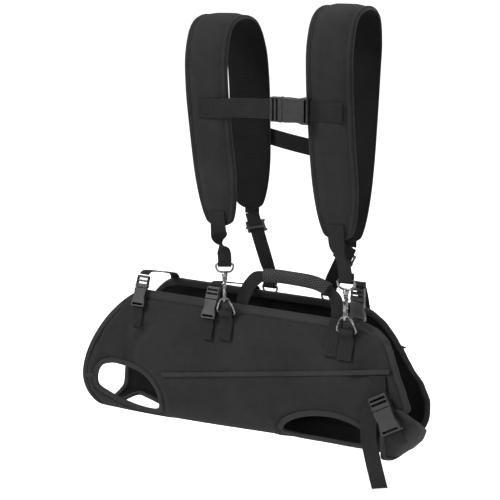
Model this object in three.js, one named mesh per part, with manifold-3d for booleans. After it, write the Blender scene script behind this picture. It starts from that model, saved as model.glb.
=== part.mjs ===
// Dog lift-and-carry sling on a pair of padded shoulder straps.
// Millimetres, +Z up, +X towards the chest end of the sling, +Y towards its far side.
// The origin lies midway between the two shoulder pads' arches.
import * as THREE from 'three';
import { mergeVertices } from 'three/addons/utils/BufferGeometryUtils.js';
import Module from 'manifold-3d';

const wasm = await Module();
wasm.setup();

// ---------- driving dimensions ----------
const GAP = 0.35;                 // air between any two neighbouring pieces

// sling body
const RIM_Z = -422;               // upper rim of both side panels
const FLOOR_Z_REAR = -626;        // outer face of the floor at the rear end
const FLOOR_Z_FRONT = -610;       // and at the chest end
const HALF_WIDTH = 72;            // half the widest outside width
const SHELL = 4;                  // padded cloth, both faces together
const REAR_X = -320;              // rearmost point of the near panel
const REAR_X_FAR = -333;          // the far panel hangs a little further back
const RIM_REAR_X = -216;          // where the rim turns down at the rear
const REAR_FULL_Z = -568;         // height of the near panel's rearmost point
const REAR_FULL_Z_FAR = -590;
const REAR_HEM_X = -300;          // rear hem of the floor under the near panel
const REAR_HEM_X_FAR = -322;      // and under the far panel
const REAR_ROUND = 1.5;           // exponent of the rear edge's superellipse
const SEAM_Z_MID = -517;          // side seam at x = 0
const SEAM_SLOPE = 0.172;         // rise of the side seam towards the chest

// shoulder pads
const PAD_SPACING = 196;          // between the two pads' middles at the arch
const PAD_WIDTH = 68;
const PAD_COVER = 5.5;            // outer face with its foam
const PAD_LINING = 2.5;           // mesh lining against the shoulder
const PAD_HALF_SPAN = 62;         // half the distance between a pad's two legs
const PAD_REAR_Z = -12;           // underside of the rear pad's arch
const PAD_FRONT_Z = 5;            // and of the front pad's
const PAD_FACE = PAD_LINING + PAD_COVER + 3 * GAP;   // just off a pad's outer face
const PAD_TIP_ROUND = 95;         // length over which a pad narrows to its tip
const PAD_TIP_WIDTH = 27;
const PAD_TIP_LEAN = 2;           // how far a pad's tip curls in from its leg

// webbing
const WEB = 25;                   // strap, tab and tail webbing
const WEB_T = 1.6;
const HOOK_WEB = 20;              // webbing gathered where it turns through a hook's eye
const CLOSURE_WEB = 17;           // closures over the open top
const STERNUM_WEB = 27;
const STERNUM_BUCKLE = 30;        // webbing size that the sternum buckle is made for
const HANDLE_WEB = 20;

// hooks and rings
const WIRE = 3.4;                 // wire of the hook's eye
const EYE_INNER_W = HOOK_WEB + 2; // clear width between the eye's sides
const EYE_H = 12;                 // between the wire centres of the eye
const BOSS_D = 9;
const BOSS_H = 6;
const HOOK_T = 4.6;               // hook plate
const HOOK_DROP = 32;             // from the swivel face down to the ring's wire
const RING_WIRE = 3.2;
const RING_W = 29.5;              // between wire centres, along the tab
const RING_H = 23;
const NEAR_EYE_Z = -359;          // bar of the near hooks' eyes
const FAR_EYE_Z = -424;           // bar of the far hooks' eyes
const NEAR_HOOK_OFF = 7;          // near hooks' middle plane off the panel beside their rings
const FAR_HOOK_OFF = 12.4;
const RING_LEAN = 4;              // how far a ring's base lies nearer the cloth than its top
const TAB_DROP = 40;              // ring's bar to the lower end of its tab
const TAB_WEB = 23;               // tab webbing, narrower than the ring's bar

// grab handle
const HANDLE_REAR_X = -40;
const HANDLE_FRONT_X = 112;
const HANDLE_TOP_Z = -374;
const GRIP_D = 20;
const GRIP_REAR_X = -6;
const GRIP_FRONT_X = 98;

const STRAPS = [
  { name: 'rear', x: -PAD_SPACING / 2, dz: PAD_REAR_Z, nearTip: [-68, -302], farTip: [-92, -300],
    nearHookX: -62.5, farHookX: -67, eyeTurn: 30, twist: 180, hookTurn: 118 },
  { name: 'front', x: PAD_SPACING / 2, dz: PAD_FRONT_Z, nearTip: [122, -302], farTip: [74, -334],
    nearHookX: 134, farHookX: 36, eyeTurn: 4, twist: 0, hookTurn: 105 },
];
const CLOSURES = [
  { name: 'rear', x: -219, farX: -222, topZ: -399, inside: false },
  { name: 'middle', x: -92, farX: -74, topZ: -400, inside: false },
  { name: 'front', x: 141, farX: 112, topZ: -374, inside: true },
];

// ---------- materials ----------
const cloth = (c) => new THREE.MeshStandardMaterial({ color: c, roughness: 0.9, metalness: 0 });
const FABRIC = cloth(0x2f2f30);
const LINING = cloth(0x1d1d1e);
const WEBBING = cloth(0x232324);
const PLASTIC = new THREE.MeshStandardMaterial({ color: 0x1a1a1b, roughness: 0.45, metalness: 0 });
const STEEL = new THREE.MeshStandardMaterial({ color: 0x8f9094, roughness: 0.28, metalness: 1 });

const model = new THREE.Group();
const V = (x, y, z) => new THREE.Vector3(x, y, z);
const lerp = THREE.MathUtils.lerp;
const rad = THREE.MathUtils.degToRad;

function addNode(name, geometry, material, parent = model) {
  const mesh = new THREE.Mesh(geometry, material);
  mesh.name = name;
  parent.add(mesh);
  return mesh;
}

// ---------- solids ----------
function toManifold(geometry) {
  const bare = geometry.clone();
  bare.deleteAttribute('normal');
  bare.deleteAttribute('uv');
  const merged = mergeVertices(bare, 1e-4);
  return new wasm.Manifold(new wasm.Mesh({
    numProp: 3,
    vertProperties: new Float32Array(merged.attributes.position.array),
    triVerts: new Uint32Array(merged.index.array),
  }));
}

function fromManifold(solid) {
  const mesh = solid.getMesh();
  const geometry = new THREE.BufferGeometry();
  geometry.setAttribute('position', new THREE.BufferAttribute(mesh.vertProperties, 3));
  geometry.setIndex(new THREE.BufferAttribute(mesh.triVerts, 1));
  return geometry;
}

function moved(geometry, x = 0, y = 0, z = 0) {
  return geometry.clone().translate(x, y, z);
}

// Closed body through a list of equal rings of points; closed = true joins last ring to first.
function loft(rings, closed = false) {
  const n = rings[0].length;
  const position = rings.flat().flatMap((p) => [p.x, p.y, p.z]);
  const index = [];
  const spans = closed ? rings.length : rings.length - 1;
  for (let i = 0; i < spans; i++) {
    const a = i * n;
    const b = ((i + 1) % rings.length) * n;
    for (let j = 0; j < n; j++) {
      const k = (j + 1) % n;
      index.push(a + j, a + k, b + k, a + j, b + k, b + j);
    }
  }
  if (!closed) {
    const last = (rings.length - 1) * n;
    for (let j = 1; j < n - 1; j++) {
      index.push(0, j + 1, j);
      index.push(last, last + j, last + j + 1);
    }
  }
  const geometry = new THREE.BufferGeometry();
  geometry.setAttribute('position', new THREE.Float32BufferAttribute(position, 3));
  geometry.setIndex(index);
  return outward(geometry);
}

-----

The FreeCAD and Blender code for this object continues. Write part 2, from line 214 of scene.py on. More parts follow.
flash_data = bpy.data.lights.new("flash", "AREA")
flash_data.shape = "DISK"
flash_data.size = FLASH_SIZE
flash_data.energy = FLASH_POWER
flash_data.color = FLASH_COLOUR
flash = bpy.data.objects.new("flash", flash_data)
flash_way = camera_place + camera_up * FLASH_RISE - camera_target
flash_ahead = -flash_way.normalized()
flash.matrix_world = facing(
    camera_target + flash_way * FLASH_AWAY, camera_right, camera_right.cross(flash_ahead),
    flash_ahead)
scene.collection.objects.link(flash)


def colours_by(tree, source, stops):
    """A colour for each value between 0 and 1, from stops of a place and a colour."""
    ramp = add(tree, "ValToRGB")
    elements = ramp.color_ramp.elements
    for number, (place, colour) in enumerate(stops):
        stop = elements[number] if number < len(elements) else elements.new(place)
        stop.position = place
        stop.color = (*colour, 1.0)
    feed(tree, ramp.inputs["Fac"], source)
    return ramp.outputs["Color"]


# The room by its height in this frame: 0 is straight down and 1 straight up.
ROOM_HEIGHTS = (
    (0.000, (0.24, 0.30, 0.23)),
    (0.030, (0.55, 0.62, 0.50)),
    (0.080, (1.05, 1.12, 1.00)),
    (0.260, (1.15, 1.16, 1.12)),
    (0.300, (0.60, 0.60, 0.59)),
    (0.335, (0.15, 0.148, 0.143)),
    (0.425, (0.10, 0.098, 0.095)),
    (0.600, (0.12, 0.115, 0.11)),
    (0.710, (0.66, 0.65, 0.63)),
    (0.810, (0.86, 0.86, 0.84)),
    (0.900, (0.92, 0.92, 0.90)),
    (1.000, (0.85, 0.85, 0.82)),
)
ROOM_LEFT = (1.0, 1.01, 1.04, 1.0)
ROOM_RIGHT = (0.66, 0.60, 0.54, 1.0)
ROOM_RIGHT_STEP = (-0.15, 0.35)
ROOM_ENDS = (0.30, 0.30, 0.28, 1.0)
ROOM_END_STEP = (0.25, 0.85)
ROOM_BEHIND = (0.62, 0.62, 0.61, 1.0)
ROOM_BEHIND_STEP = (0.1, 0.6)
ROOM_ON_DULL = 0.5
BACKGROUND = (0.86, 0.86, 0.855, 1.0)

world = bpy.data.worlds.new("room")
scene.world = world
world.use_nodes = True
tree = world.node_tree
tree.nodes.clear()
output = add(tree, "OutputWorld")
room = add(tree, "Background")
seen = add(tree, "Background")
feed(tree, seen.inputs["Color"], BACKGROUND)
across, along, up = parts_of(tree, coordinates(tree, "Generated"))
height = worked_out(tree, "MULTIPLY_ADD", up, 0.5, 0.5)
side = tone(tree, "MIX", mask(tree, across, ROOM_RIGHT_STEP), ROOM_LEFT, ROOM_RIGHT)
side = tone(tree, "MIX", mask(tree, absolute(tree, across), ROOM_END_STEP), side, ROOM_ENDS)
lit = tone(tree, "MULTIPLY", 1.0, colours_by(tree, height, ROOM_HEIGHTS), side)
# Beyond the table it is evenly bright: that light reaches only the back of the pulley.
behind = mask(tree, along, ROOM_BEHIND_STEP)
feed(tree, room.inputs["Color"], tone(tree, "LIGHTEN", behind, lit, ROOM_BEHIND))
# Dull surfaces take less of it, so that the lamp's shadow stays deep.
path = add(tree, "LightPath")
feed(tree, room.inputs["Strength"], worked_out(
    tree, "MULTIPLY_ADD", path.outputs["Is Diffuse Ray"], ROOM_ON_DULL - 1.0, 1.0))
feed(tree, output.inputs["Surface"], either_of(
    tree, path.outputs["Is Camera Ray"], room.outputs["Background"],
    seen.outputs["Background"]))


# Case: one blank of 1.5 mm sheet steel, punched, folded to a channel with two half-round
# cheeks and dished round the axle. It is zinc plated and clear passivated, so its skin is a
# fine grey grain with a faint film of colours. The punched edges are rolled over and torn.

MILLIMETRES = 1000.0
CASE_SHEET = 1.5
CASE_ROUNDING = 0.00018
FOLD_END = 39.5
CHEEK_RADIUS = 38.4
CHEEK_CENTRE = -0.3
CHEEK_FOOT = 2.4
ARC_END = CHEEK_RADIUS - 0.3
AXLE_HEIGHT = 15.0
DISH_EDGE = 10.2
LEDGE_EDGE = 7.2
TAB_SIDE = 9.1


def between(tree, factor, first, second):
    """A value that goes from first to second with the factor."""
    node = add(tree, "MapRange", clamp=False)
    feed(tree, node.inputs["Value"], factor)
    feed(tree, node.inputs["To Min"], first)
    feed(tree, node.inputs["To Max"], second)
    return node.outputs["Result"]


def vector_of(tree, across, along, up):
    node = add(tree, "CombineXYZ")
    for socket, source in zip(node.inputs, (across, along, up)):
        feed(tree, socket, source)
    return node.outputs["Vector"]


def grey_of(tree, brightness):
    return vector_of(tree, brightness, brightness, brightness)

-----

### SHORT EXERCISE
Taking the records above, retype every line from the one with "Model this object" down to the one with "const SEAM_SLOPE = 0.172;", exactly and with nothing else.

### EXERCISE SOLUTION
Model this object in three.js, one named mesh per part, with manifold-3d for booleans. After it, write the Blender scene script behind this picture. It starts from that model, saved as model.glb.
=== part.mjs ===
// Dog lift-and-carry sling on a pair of padded shoulder straps.
// Millimetres, +Z up, +X towards the chest end of the sling, +Y towards its far side.
// The origin lies midway between the two shoulder pads' arches.
import * as THREE from 'three';
import { mergeVertices } from 'three/addons/utils/BufferGeometryUtils.js';
import Module from 'manifold-3d';

const wasm = await Module();
wasm.setup();

// ---------- driving dimensions ----------
const GAP = 0.35;                 // air between any two neighbouring pieces

// sling body
const RIM_Z = -422;               // upper rim of both side panels
const FLOOR_Z_REAR = -626;        // outer face of the floor at the rear end
const FLOOR_Z_FRONT = -610;       // and at the chest end
const HALF_WIDTH = 72;            // half the widest outside width
const SHELL = 4;                  // padded cloth, both faces together
const REAR_X = -320;              // rearmost point of the near panel
const REAR_X_FAR = -333;          // the far panel hangs a little further back
const RIM_REAR_X = -216;          // where the rim turns down at the rear
const REAR_FULL_Z = -568;         // height of the near panel's rearmost point
const REAR_FULL_Z_FAR = -590;
const REAR_HEM_X = -300;          // rear hem of the floor under the near panel
const REAR_HEM_X_FAR = -322;      // and under the far panel
const REAR_ROUND = 1.5;           // exponent of the rear edge's superellipse
const SEAM_Z_MID = -517;          // side seam at x = 0
const SEAM_SLOPE = 0.172;         // rise of the side seam towards the chest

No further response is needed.